We were lucky enough to have not one, but two, Courtyard Villas for our stay; one for living in and the other for photographing in. Each self-enclosed space was designed to feel light and airy, with typical Banyan Tree styling and detailing creating a homely yet clean feel. The living area seamlessly transitioned into the sleeping area with a huge King Size Bed looking out to the courtyard and private pool and Jacuzzi. Navigating the room, a set of double doors on the other side of the bed opened up to a more-than-adequate bathroom with his-and-hers sinks and the world’s biggest bath. It wasn’t surprising to learn that some wealthy individuals move into these villas and then decide not to move back out for weeks at a time.

On-site, there is a spa designed in the style of a Spanish courtyard, hiding hydrothermal thermal therapies, a hammam and treatment rooms. The dining options are as diverse as the Moroccan culture, with plenty of options within a short walk (or golf cart ride) of the villas. At Tingitana, chef Georges Roche served us the most decadent introduction to Moroccan and Spanish cuisine, with the beef and lamb tagines being an absolute standout dish. In a nod to the Bayan Tree’s Singaporean roots – and keeping up tradition across the portfolio – the Asian restaurant Saffron is headed up by chef Sukkasem, who served us up a Thai masterclass on our final night. The trio of desserts being a favourite here, inducing a mixture of surprise and awe for the taste buds.

Staying at the Banyan Tree for three nights, there was of course a chance to explore the surrounding area on a couple of excursions. The nearby UNESCO towns of Chefchaouen and Tétouan, both had their own draws with the former sitting atop a hill and, being bathed in the most satisfying blue, providing plenty of content for Instagram. It must be seen to be believed; every single corner we turned providing a photo opportunity. Tétouan is slightly less touristic; a true barometer of Moroccan culture if you will.
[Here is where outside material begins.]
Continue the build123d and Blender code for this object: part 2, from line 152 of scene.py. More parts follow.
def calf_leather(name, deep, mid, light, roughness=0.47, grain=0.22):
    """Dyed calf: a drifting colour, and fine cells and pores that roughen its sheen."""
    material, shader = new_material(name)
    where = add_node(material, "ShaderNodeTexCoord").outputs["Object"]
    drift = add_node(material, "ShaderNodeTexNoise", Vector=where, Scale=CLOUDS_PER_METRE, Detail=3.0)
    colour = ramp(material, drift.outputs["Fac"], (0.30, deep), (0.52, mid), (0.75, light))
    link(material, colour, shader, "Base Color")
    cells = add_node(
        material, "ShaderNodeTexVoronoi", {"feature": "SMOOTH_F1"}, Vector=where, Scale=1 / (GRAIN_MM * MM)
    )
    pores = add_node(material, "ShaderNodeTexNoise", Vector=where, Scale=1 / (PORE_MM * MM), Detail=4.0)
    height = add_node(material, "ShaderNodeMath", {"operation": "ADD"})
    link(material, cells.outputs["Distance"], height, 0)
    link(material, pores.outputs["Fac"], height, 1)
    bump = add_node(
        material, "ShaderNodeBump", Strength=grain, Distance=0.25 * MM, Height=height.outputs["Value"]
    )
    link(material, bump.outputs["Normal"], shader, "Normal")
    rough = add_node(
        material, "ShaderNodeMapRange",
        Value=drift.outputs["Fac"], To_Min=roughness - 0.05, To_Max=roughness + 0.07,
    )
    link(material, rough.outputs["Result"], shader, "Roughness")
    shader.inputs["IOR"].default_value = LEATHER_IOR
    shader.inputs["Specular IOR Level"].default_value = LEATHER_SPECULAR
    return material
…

A trip through the ancient Medina is a world away from the comfort of the Banyan Tree and there is a real assault on the senses from all the sights, sounds and smells that inhabit the mazy alleyways. We were fortunate enough to have an excellent guide in Jamal, and I would probably advise utilising the Banyan Tree’s services unless you happen to have a near-perfect internal GPS. Google Maps won’t help you out here.

Having only unearthed a few of Northern Morocco’s hidden gems, we have plenty of reasons to head back to Tangier and use the Banyan Tree Tamouda Bay as our base. It offers an unmatched level of tranquillity, cuisine and service that allows you to delve into the chaos of Moroccan culture while retreating to a calmer climate. There aren’t many places where you can experience the perfect marriage of Moroccan and Andalusian cultures while doing laps in your own private villa pool.

I would like to thank Nicholas, Angelika and the rest of the Banyan Tree Tamouda Bay team for their incredible hospitality and for hosting us during our stay; it was a real home away from home.